Joy in Jewish living is the key, particularly if we want to see it passed on to future generations.  I believe you should never say a prayer when you can sing it. I want Jews to see every mitzvah as a joyful opportunity to serve God and community. And that joy has to come from within. I know there are synagogues that think they are enhancing Jewish life by having a band on the bima to promote singing and dancing on Shabbat. I much prefer a synagogue in which that joyous prayer style comes from the depths of the souls of the worshippers, not from the hired musicians. Jewish living should be joyful and spiritually satisfying. Our young people shouldn’t have to seek spirituality in eastern cults. Today, our fast of Yom Kippur was not fun, but I do hope you found it spiritually satisfying. There is a difference between Simcha, deep spiritual joy, and fun, transient pleasure. A Hasidic teaching asks why we sing Ashamnu and Al Chet, the confession of transgression, with such joyous gusto. “Ashamnu, bagadnu, gazalnu…” “We abuse, we betray, we are cruel.” Does that sound like a happy song? The answer is that we know that God is compassionate and will forgive, and that makes brings us joy. It provides us with a true sense of Simcha. You want to understand Simcha? Come back to the synagogue on Simchat Torah. Sing and dance with us. Make a l’chayim. And come to understand what it really means to “Serve God with joyfulness.”

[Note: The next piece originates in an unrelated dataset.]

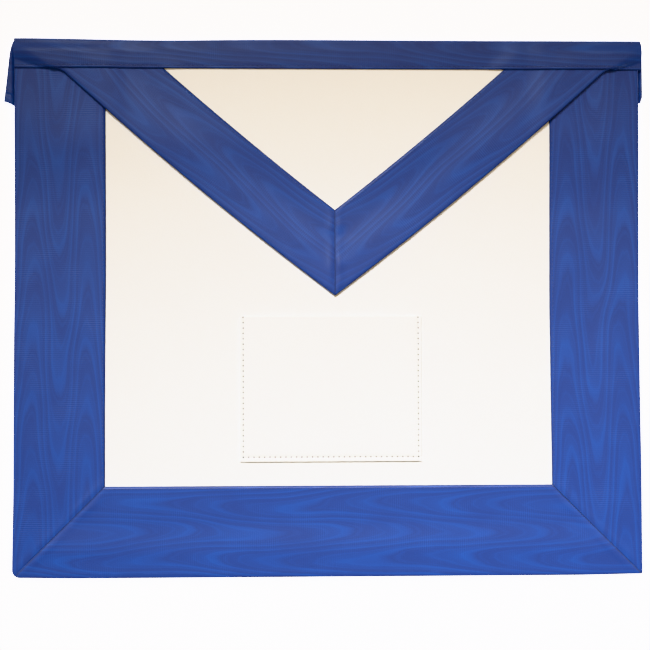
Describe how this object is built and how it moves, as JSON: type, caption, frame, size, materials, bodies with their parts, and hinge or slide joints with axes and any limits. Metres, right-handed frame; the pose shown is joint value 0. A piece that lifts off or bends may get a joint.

This is a significant moment for me. I cannot sum up 42 years in the rabbinate in a single sermon. But I want to conclude by letting you know how much being Jewish has enriched my life, and my greatest joy would be to know that some of that emotion has spilled over onto the members of my congregation.

May your life as a Jew be filled with many moments of joy. And when times of sorrow fall upon you as they must, gather strength from the well springs of our faith.

Kevey el Adonai – Hope in the Lord. Chazak v’ya-a-metz libecha – be strong and take courage. V’kevey el Adonai. Place your hope in the Lord.

May this be a year of blessing for us and all Israel. Gmar Chatima Tovah.